An optical microcavity (a ring resonator, a photonic crystal cavity…) when properly designed and manufactured can store the light over a very long time and in a small volume potentially leading to high intensities and thus dramatically enhancing the light matter interaction. This is of particular relevance for exploring fundamental aspects, such as non-linear effects, light generation and sensing applications. High-Q microresonators in the mid-IR have been introduced only recently and the topic remains very challenging.

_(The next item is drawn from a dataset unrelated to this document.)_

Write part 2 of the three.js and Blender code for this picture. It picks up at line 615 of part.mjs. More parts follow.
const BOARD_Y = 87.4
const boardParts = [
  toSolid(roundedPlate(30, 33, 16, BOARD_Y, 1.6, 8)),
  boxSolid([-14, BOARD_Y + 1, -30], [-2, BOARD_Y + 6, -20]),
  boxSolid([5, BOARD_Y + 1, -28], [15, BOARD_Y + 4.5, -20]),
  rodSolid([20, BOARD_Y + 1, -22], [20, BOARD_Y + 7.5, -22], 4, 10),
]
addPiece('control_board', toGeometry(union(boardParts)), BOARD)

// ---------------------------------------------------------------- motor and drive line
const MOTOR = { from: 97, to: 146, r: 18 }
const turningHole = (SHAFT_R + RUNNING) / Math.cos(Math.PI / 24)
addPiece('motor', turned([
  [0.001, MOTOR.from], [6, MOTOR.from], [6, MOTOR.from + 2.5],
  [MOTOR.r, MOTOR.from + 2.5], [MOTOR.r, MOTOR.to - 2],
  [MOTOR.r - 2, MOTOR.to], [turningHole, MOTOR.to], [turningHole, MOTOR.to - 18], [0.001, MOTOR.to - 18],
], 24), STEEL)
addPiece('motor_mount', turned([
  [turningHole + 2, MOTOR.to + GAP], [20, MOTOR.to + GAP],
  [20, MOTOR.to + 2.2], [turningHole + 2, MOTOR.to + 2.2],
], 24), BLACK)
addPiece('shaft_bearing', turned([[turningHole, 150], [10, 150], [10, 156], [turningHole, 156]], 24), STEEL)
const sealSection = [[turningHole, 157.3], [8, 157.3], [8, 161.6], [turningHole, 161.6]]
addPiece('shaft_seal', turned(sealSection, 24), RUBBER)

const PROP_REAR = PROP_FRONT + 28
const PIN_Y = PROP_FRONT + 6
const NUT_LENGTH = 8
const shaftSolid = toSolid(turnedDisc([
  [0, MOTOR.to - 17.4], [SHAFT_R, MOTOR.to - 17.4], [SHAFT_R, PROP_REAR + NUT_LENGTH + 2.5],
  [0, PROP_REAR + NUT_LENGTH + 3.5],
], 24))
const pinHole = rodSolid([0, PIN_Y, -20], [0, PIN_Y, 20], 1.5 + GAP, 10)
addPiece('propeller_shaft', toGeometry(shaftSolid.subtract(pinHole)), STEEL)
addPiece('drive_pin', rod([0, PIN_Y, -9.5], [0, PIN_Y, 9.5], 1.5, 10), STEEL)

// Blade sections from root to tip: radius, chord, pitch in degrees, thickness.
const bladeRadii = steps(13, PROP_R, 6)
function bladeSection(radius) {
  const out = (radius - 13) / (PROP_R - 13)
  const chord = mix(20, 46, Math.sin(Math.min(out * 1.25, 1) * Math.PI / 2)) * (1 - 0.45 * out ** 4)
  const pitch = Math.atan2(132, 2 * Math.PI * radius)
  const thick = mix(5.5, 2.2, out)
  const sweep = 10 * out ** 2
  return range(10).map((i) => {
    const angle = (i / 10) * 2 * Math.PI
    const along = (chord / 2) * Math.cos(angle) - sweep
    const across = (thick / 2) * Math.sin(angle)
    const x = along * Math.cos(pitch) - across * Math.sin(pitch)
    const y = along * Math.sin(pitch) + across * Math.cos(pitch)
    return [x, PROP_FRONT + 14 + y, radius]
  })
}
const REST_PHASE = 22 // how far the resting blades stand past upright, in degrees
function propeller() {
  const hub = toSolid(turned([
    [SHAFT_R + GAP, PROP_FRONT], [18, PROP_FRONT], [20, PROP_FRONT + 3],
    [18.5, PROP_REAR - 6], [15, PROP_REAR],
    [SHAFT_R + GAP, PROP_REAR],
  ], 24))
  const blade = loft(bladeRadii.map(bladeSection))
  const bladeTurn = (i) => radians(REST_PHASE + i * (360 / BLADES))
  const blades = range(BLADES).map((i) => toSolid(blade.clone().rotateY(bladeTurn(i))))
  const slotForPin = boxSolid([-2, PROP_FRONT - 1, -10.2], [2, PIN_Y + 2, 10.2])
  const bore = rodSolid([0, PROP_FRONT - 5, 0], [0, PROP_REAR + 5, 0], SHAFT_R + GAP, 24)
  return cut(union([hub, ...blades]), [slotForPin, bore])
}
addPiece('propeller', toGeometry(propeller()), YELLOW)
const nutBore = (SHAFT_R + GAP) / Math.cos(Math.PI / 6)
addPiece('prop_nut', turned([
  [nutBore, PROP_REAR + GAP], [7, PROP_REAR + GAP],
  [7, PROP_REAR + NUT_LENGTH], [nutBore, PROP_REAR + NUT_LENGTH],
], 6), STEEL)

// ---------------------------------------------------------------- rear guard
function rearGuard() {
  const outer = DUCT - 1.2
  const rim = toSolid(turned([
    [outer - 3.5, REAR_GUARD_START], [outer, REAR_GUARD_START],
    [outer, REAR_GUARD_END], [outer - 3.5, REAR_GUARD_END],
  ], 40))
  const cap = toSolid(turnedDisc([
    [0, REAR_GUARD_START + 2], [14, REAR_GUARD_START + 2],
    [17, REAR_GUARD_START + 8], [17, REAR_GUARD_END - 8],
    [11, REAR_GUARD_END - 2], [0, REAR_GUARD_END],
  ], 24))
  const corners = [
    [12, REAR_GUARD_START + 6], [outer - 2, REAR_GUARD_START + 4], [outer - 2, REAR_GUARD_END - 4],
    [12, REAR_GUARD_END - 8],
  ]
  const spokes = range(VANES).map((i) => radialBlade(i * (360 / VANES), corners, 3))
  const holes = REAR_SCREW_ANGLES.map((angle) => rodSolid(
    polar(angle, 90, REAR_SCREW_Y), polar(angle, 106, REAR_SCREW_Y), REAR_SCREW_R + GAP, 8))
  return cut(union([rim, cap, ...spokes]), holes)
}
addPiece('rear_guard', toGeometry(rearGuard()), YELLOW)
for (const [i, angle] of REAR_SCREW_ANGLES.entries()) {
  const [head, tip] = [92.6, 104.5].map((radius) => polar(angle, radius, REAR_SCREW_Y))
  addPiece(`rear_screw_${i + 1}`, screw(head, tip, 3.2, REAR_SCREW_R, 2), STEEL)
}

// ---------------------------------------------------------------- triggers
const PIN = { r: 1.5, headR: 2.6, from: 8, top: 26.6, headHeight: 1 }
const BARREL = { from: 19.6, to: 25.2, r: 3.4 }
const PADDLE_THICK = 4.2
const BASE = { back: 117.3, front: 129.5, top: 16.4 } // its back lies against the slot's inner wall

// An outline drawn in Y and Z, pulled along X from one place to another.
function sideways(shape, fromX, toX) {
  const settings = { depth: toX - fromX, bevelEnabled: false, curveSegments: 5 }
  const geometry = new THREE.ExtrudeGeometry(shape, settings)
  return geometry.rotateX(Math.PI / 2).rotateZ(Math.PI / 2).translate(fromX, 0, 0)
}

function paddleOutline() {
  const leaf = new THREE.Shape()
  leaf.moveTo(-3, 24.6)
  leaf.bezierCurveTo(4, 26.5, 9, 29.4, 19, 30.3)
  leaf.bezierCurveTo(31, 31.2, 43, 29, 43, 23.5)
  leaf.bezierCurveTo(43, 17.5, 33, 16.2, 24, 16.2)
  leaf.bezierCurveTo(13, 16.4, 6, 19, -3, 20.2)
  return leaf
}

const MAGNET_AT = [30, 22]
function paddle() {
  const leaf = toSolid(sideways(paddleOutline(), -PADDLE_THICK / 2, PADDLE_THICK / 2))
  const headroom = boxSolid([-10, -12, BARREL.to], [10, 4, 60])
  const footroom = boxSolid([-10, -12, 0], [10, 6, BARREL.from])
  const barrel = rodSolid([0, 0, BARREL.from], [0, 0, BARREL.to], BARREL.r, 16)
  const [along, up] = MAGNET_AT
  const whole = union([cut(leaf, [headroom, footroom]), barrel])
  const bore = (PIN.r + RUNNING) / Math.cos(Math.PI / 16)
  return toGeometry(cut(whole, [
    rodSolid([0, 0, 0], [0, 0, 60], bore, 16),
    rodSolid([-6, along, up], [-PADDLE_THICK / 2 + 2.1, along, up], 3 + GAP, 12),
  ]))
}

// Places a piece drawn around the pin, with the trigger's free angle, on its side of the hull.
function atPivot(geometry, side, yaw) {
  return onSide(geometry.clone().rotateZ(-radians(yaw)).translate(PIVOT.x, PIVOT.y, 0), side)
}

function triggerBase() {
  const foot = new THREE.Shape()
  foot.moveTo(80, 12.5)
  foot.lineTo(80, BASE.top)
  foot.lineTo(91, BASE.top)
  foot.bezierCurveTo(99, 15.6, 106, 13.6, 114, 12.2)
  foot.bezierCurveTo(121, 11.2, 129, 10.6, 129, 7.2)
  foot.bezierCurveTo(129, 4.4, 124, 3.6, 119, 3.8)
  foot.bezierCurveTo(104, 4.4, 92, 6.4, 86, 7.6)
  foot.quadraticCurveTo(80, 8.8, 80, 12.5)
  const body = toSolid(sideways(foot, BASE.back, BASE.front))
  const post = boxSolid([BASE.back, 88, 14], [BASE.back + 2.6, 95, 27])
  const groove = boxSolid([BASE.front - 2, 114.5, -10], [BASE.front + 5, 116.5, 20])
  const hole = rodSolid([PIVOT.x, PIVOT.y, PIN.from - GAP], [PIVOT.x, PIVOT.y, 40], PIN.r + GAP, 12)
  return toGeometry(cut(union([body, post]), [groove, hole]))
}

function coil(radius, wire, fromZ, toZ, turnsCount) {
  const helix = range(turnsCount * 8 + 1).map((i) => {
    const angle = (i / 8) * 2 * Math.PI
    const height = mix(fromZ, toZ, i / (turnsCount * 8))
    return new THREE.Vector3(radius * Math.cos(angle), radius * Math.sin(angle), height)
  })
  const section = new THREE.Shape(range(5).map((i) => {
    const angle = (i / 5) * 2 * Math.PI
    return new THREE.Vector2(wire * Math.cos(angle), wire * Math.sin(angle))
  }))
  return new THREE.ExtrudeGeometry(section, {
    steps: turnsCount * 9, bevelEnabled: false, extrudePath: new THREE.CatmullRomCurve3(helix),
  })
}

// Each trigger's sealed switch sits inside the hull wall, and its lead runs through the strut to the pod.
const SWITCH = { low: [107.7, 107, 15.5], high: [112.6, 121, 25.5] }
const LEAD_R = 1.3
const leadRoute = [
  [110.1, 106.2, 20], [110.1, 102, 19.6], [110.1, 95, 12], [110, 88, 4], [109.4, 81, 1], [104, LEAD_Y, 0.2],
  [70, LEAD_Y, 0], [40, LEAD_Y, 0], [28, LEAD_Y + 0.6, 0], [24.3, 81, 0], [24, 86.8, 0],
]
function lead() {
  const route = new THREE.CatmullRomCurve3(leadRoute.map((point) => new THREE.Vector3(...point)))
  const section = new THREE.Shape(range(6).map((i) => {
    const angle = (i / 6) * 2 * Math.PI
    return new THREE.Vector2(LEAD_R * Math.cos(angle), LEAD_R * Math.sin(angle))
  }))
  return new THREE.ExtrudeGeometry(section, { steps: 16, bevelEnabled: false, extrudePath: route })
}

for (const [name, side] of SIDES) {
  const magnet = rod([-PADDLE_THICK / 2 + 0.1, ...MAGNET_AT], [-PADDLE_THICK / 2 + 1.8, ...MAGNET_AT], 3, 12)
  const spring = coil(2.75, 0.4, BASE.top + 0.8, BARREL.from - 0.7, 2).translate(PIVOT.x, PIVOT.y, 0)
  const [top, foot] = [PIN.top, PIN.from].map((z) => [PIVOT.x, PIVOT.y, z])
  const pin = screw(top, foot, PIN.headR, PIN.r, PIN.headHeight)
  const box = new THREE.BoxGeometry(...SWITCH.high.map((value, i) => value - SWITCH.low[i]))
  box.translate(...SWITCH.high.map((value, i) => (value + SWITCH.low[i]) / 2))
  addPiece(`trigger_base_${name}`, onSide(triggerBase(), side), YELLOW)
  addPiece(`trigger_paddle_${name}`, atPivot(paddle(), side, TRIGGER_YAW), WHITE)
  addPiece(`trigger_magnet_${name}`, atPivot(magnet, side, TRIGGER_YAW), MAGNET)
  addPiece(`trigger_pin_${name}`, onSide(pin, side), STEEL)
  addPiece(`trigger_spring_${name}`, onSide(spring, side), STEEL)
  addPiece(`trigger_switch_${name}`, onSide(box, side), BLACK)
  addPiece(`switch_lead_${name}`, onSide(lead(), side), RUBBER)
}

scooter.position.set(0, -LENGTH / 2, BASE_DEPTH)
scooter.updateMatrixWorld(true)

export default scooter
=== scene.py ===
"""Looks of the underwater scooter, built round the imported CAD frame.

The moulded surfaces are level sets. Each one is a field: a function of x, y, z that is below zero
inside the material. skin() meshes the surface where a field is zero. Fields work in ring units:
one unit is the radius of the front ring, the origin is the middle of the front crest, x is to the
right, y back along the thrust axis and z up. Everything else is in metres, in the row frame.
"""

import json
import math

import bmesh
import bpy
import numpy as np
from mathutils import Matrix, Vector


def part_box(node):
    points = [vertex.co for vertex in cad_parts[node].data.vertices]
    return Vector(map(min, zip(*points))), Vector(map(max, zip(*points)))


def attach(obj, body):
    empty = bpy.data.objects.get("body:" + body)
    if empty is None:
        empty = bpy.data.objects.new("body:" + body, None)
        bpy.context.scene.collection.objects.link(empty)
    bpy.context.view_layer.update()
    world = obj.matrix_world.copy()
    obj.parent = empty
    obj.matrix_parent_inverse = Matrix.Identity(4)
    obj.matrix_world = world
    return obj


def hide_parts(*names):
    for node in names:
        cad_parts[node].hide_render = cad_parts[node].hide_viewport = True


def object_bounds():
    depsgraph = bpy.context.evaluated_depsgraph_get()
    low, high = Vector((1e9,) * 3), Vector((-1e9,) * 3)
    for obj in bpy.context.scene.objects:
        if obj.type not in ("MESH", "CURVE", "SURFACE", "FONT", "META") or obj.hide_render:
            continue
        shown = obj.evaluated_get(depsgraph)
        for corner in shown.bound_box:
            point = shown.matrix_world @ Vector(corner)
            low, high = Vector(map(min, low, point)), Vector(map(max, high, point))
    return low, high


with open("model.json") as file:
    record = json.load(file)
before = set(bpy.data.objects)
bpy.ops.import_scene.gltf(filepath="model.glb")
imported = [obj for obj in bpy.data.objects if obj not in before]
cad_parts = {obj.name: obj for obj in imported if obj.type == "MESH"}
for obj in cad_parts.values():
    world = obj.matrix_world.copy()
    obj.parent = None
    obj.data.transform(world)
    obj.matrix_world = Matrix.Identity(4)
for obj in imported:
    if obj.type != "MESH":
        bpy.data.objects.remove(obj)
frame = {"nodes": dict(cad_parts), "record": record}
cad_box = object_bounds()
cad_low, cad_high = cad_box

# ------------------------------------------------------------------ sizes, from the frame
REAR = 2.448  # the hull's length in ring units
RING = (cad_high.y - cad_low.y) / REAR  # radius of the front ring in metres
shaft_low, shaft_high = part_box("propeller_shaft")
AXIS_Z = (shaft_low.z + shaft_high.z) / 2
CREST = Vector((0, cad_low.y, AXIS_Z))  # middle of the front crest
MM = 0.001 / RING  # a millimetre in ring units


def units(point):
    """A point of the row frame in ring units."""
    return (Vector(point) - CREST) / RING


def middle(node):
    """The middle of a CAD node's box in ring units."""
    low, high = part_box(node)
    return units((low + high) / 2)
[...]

The rise of the field of Silicon Photonics (SiPh) in the last decades has been heavily supported by the need to move ever-growing amount of data more efficiently and faster. In particular, the leveraging of CMOS-compatible platforms has allowed to provide SiPh solutions, which were technologically already achievable thanks to the infrastructure built by the microelectronics industry. However, this opportunity meant also that the vast majority of the solutions investigated were technologically limited to what was readily available in the foundries.
Recently, proposed SiPh solutions are starting to exploit novel technological approaches, often hybrid, to still leverage the benefits from the microelectronics industry, but with the addition of key functionalities. In particular, the field of optical signal processing is constantly seeking solutions that are more and more integrated for scalability. However, integrated solutions in SiPh platforms for applications such as photonic neuromorphic computing, which heavily rely on network reconfigurability properties, present some drawbacks. In fact, key photonic devices exploiting e.g. memory effects for such applications have several limitations (e.g. short cavity lifetime, large footprint) in standard intrinsic Silicon-On-Insulator (SOI) platforms for telecom applications. Hence, the scientific interest of exploring hybrid integration of functional materials, the emerging 2D materials in particular, onto silicon photonics platform to compensate the drawbacks of pure Si will lead to the fully functional neuromorphic photonics for high-end computing on mature silicon photonics platform.
In the past two decades, silicon photonics has emerged as a mature technological platform allowing for multiple optical functions to be integrated onto the same chip . Electro-optic modulators, SiGe photodetectors and low-loss silicon waveguides are now available. However, when it comes to light emission or nonlinear functions, silicon turns out to be intrinsically limited. The heterogeneous integration of III-V materials onto silicon has already provided a way to realize efficient LED or laser devices . Similarly, several material candidates are investigated for their nonlinear properties, with the aim to integrate them onto the mature silicon photonic platform. The nonlinear optical response of materials can enable attractive optical devices such as all-optical switches and even amplifiers that can directly control light signals with other light signals. These all optical nonlinear devices are much faster than their optoelectronic counterparts and perhaps more importantly, they can enable completely new functions such as wavelength conversion, the generation of frequency combs or supercontinuum light. More generally, a wide range of nonlinear devices can be realized for information processing using light control signals . These could advantageously complement the power-hungry and bulky electronic routers that are used in telecommunications. These routers perform data processing and signal routing in the electrical domain, by converting optical signals into the electical domain and after processing back in the optical domain to convey information across the Internet network. However, as the data rate increases so does the energy consumption of the electronic components in routers, calling for the need to develop alternative and disrupting technologies. All-optical devices could play a central role there.